PROVIDED ENTRIES start
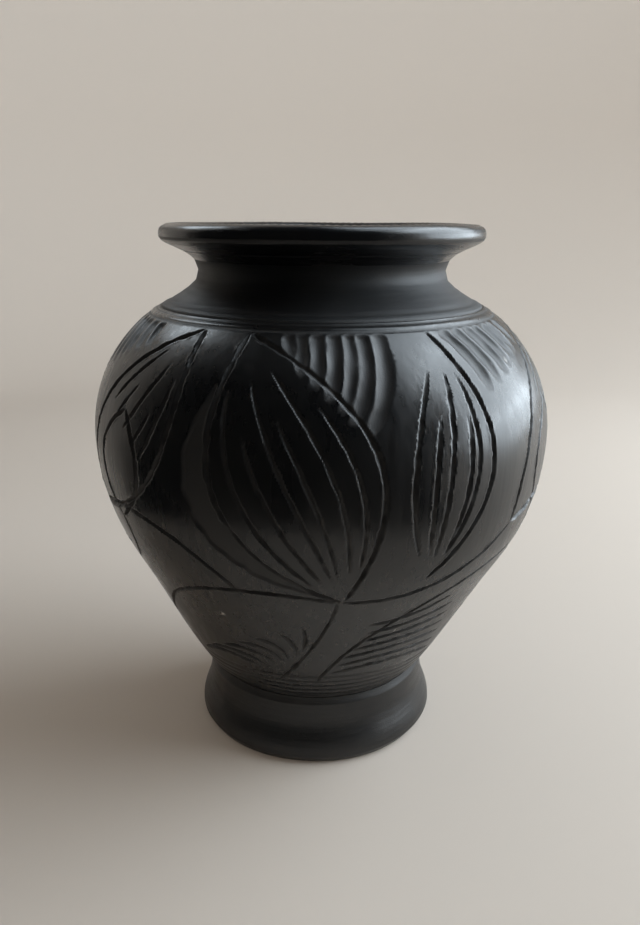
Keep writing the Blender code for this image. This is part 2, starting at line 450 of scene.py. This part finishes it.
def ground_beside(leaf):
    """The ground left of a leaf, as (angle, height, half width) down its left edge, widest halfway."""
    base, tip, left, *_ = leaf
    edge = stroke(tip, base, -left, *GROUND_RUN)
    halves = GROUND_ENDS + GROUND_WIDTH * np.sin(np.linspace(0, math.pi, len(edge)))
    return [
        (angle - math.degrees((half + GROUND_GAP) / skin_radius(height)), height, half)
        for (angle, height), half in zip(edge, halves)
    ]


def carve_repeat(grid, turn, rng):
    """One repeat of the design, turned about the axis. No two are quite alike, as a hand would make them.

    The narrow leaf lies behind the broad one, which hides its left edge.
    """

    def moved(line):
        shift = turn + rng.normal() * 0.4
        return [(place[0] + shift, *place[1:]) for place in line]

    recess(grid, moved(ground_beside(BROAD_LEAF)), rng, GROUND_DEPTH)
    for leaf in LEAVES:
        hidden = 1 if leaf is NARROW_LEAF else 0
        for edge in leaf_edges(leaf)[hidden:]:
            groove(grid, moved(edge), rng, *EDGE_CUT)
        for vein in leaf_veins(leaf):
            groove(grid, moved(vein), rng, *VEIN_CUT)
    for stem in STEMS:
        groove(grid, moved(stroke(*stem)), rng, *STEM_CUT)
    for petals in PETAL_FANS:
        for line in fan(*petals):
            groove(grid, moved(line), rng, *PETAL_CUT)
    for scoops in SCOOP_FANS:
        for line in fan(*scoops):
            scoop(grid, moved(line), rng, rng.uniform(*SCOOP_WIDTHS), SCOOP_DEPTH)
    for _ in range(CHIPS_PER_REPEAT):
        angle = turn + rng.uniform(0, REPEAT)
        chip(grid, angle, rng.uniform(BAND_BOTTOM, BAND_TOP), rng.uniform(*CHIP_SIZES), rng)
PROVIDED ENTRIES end
PROVIDED ENTRIES start
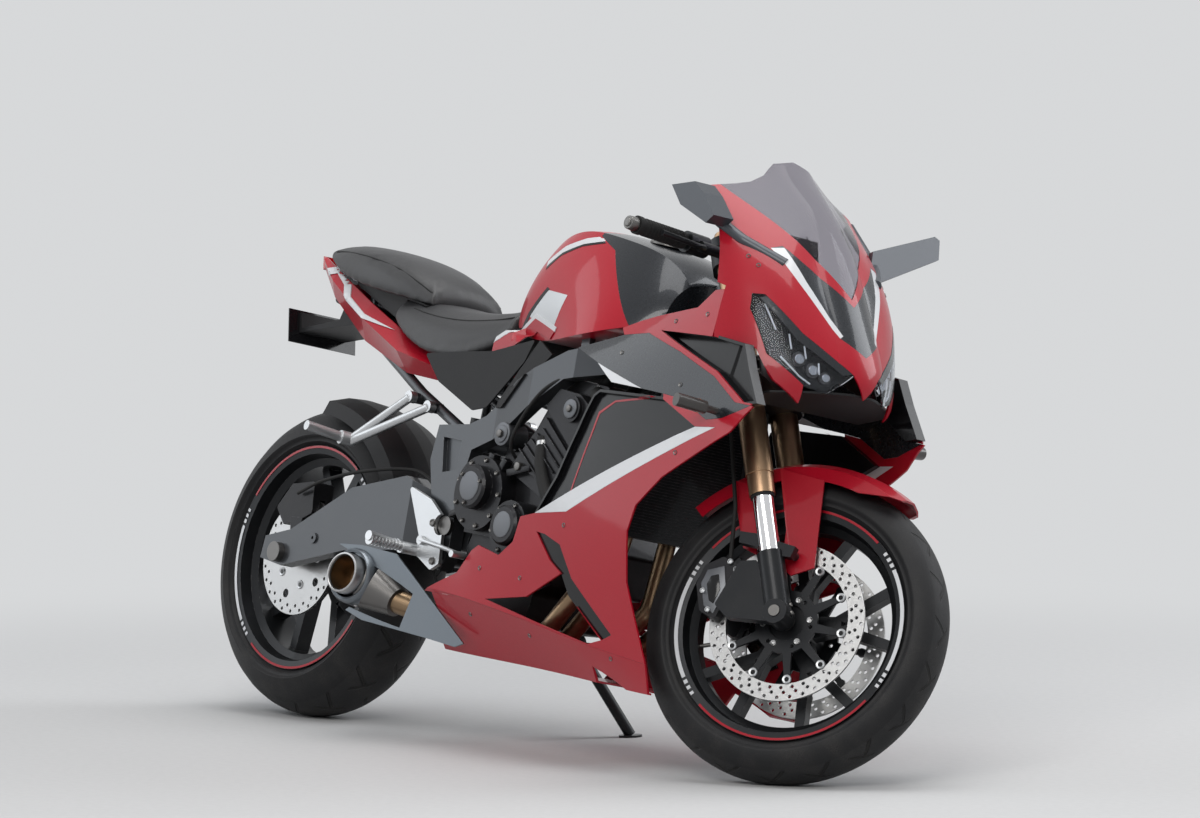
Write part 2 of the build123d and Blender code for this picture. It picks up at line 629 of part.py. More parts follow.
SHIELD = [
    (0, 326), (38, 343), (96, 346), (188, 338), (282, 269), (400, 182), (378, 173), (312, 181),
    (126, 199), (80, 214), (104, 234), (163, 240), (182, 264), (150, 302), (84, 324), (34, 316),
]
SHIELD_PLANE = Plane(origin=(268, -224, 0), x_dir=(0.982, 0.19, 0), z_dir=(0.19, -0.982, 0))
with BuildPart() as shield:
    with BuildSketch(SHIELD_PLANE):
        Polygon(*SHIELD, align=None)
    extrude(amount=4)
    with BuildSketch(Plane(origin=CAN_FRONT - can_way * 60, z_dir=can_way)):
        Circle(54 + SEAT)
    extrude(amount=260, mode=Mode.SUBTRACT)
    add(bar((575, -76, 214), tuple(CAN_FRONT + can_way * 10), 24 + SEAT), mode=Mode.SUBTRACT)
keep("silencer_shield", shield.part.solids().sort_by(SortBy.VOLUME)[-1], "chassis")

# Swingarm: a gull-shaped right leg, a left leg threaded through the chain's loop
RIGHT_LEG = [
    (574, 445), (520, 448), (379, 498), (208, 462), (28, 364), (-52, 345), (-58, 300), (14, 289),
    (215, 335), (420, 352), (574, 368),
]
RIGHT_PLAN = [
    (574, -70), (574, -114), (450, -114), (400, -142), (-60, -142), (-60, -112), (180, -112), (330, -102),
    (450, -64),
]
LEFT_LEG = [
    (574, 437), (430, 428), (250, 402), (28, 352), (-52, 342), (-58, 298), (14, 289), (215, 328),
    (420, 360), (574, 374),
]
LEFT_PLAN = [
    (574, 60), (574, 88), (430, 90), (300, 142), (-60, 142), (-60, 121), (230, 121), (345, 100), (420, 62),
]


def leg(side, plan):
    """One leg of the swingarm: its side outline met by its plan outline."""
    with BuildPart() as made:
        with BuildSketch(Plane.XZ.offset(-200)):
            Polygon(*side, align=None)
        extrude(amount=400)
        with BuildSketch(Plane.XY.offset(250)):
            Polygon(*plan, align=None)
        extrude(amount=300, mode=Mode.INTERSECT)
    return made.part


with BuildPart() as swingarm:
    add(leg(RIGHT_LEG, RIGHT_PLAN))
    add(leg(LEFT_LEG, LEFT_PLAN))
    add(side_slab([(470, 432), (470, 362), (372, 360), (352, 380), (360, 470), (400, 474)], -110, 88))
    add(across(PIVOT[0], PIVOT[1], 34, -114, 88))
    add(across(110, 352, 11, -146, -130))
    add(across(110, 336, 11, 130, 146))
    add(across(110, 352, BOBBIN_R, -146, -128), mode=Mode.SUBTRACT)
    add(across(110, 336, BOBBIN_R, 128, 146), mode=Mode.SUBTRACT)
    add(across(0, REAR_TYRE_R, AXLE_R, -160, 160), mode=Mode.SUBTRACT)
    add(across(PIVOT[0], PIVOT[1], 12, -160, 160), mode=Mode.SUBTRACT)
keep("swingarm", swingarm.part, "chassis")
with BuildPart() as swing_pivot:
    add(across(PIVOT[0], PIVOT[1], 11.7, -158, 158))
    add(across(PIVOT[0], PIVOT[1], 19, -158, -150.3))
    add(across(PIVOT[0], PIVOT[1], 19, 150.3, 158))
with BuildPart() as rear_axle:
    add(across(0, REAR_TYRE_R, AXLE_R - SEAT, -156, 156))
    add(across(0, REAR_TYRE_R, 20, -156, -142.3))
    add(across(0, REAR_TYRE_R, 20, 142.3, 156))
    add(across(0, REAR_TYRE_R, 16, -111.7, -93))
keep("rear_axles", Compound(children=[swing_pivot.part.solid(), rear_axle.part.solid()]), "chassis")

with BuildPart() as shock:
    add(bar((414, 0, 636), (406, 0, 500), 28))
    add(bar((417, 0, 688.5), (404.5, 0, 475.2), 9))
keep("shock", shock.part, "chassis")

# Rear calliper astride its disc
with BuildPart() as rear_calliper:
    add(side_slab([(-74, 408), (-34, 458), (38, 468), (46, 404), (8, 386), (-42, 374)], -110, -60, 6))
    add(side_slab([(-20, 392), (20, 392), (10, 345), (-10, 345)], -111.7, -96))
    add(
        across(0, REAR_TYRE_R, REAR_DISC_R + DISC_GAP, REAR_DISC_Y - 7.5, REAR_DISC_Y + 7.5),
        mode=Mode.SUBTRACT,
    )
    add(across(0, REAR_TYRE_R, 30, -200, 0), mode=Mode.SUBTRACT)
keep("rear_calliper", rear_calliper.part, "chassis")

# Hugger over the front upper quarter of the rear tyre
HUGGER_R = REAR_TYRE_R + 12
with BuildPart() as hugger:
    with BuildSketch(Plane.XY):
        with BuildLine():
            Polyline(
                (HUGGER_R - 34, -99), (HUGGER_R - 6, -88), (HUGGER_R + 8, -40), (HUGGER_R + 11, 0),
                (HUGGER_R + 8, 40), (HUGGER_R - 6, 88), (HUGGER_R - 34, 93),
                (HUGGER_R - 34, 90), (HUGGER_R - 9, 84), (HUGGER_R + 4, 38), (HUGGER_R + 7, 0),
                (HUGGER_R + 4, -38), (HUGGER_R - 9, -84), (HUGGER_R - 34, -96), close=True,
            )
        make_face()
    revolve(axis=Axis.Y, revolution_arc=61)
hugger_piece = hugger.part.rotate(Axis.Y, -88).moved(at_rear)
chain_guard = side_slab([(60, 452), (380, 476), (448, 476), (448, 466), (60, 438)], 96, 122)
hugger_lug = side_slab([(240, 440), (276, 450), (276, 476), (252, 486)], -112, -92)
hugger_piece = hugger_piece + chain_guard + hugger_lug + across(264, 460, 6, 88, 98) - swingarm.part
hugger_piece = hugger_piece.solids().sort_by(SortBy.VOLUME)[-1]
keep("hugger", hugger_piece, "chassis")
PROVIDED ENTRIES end
* [WORK TO COMPLETE]
Nothing but the lines from the line that contains "Keep writing the" through the line that contains "return [(place[0] +" should be given again, each exactly as it stands, both ends included.

* [RESPONSE TO THE EXERCISE]
Keep writing the Blender code for this image. This is part 2, starting at line 450 of scene.py. This part finishes it.
def ground_beside(leaf):
    """The ground left of a leaf, as (angle, height, half width) down its left edge, widest halfway."""
    base, tip, left, *_ = leaf
    edge = stroke(tip, base, -left, *GROUND_RUN)
    halves = GROUND_ENDS + GROUND_WIDTH * np.sin(np.linspace(0, math.pi, len(edge)))
    return [
        (angle - math.degrees((half + GROUND_GAP) / skin_radius(height)), height, half)
        for (angle, height), half in zip(edge, halves)
    ]


def carve_repeat(grid, turn, rng):
    """One repeat of the design, turned about the axis. No two are quite alike, as a hand would make them.

    The narrow leaf lies behind the broad one, which hides its left edge.
    """

    def moved(line):
        shift = turn + rng.normal() * 0.4
        return [(place[0] + shift, *place[1:]) for place in line]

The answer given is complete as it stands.